RAW DATA
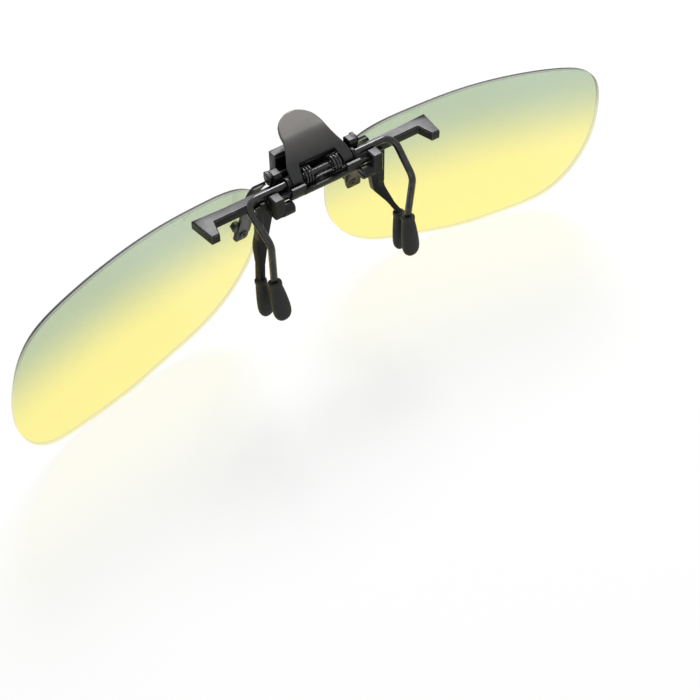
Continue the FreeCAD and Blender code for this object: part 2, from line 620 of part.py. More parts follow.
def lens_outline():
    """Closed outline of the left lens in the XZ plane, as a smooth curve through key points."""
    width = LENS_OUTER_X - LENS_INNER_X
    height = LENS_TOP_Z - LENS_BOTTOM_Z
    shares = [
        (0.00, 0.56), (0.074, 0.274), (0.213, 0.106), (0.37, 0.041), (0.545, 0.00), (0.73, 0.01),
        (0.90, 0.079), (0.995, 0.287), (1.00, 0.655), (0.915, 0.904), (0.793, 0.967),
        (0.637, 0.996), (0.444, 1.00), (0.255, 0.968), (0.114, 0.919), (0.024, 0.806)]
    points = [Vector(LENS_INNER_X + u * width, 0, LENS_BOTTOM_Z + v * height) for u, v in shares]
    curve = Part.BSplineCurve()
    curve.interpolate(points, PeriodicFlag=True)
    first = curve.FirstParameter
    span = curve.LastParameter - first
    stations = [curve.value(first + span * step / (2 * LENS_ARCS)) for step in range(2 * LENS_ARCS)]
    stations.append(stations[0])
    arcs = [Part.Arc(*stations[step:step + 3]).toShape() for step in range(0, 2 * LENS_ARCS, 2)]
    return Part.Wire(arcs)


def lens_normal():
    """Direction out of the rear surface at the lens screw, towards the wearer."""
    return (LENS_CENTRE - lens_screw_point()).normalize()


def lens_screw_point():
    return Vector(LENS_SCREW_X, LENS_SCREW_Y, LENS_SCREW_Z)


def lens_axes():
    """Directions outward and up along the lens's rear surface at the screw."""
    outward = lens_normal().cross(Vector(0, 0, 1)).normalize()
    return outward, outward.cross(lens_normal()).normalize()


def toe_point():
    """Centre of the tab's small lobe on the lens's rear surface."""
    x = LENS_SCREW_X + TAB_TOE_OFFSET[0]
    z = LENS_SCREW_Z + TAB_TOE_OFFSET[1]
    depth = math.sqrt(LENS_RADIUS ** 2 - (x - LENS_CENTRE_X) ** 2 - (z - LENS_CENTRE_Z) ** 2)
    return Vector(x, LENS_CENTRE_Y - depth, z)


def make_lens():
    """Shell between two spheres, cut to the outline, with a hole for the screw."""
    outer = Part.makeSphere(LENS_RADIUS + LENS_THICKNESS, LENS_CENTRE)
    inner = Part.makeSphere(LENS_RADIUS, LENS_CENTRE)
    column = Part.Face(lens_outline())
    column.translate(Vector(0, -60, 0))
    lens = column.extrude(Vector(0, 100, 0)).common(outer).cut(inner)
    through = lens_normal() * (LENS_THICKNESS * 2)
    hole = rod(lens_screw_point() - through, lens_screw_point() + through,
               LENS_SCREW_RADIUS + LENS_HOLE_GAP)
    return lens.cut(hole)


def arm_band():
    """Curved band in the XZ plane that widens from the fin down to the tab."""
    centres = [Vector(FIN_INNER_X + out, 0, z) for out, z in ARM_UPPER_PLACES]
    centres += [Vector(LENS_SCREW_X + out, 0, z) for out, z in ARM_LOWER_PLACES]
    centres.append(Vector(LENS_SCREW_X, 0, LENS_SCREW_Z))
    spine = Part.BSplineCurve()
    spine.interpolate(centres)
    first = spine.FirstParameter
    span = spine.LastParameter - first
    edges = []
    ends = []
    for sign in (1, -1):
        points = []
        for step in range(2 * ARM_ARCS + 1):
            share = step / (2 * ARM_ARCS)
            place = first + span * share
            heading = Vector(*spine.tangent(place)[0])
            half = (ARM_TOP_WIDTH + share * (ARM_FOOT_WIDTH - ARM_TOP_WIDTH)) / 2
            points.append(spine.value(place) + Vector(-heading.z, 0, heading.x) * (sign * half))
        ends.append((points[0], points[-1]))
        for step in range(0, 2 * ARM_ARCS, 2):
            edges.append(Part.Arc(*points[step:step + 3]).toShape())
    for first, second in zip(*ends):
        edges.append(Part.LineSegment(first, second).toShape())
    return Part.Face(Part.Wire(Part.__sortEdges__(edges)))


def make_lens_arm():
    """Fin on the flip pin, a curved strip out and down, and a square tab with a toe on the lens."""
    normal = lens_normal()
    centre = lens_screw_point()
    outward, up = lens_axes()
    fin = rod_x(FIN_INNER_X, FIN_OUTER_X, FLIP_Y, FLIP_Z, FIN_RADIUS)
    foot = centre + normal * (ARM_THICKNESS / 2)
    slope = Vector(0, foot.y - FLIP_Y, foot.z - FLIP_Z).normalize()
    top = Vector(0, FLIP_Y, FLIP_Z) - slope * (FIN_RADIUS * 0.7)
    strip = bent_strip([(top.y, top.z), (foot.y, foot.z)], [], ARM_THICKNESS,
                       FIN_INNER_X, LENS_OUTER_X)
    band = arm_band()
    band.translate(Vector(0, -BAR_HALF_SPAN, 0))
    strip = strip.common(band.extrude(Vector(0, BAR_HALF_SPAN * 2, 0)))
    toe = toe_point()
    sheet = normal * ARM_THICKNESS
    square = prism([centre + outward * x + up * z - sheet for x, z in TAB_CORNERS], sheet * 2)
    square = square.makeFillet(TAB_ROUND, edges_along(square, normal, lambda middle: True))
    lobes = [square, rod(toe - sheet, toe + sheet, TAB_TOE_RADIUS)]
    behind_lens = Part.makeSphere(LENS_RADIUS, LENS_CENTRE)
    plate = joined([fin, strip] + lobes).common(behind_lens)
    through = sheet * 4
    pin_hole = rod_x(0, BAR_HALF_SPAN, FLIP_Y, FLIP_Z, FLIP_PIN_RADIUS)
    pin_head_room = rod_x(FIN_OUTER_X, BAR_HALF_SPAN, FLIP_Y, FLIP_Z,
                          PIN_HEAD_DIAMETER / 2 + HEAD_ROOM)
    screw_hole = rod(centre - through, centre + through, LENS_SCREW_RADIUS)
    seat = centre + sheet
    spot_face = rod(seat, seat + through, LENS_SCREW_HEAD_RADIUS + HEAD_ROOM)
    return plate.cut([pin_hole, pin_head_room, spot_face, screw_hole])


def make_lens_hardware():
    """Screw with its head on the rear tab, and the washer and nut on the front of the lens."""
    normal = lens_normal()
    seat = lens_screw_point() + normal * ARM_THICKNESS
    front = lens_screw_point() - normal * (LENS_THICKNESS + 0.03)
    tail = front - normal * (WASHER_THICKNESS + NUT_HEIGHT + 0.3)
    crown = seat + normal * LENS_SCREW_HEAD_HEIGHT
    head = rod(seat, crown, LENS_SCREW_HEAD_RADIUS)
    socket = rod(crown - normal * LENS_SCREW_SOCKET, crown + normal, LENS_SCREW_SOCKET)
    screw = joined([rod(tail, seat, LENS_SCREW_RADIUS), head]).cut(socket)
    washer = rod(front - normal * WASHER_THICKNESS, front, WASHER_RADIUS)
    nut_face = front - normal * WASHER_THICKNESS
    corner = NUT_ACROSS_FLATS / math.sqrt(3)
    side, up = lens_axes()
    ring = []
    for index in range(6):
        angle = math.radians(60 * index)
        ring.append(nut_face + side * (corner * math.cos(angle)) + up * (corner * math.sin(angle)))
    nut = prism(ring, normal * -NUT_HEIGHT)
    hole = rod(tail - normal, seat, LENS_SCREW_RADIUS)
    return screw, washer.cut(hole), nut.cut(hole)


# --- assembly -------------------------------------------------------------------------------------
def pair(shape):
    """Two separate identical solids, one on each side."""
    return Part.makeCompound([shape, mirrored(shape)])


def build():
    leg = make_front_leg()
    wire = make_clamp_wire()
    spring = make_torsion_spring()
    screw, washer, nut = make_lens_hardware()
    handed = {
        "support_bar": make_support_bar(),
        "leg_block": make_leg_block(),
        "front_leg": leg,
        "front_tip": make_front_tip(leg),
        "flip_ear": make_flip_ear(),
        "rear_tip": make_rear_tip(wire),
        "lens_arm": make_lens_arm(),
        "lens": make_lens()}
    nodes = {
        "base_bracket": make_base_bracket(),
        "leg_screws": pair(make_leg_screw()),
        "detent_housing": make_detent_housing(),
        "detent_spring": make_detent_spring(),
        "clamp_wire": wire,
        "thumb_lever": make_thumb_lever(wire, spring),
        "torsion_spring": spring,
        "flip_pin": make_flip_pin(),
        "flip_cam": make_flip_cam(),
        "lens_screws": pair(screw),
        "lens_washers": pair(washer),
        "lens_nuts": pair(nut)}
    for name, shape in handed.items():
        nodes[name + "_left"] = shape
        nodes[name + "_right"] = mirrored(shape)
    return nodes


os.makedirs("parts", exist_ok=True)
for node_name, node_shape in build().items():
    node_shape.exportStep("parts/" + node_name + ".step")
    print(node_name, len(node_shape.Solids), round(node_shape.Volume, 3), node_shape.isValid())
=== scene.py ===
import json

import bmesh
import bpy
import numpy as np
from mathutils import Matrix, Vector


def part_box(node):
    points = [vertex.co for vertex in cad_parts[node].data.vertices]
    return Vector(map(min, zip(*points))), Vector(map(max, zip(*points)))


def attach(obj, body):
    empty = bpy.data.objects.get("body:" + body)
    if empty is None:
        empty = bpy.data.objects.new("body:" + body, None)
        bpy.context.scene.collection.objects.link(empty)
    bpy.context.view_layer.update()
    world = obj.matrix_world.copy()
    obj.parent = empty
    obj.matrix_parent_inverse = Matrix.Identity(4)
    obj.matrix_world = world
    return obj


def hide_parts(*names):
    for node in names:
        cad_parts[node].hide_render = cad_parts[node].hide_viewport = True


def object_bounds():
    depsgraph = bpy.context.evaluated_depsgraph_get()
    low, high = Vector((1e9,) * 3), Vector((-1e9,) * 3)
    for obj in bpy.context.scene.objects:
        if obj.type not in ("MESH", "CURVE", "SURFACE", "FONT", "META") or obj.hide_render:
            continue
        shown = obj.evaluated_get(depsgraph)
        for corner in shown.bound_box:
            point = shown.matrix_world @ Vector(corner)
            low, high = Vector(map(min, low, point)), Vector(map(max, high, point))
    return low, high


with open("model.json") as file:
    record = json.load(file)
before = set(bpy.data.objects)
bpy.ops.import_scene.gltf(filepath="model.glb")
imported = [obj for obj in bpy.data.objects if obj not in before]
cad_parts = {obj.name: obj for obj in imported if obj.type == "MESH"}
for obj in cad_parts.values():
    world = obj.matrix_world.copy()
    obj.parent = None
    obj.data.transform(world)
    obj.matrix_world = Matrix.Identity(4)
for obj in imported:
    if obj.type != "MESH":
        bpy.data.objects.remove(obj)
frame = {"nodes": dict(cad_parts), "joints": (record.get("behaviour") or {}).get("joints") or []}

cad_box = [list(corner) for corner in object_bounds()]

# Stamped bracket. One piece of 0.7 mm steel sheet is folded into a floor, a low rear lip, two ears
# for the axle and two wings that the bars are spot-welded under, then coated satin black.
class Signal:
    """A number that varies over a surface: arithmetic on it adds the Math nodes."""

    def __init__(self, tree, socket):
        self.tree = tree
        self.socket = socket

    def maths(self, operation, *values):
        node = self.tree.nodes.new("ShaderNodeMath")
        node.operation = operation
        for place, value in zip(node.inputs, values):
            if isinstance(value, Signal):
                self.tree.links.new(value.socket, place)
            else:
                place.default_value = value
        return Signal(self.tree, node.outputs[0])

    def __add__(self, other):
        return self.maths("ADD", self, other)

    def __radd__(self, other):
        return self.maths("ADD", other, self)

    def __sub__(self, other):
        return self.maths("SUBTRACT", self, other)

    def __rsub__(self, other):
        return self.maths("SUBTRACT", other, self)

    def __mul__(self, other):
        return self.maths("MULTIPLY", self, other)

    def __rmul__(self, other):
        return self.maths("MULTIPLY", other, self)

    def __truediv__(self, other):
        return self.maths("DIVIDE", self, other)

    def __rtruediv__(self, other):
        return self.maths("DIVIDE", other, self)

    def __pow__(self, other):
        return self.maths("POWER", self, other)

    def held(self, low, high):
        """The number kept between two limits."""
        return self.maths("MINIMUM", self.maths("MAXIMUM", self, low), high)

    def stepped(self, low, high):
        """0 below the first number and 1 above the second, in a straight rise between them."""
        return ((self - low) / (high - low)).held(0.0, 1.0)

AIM
Copy out only the lines running from the beginning of the data to the line with "return outward, outward.cross(lens_normal()).normalize()", both ends included.

ANSWER TO THE EXERCISE
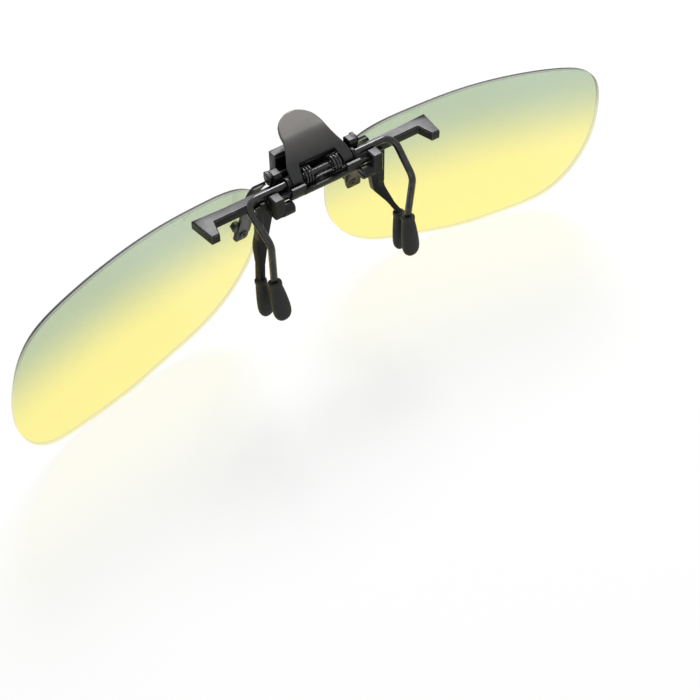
Continue the FreeCAD and Blender code for this object: part 2, from line 620 of part.py. More parts follow.
def lens_outline():
    """Closed outline of the left lens in the XZ plane, as a smooth curve through key points."""
    width = LENS_OUTER_X - LENS_INNER_X
    height = LENS_TOP_Z - LENS_BOTTOM_Z
    shares = [
        (0.00, 0.56), (0.074, 0.274), (0.213, 0.106), (0.37, 0.041), (0.545, 0.00), (0.73, 0.01),
        (0.90, 0.079), (0.995, 0.287), (1.00, 0.655), (0.915, 0.904), (0.793, 0.967),
        (0.637, 0.996), (0.444, 1.00), (0.255, 0.968), (0.114, 0.919), (0.024, 0.806)]
    points = [Vector(LENS_INNER_X + u * width, 0, LENS_BOTTOM_Z + v * height) for u, v in shares]
    curve = Part.BSplineCurve()
    curve.interpolate(points, PeriodicFlag=True)
    first = curve.FirstParameter
    span = curve.LastParameter - first
    stations = [curve.value(first + span * step / (2 * LENS_ARCS)) for step in range(2 * LENS_ARCS)]
    stations.append(stations[0])
    arcs = [Part.Arc(*stations[step:step + 3]).toShape() for step in range(0, 2 * LENS_ARCS, 2)]
    return Part.Wire(arcs)


def lens_normal():
    """Direction out of the rear surface at the lens screw, towards the wearer."""
    return (LENS_CENTRE - lens_screw_point()).normalize()


def lens_screw_point():
    return Vector(LENS_SCREW_X, LENS_SCREW_Y, LENS_SCREW_Z)


def lens_axes():
    """Directions outward and up along the lens's rear surface at the screw."""
    outward = lens_normal().cross(Vector(0, 0, 1)).normalize()
    return outward, outward.cross(lens_normal()).normalize()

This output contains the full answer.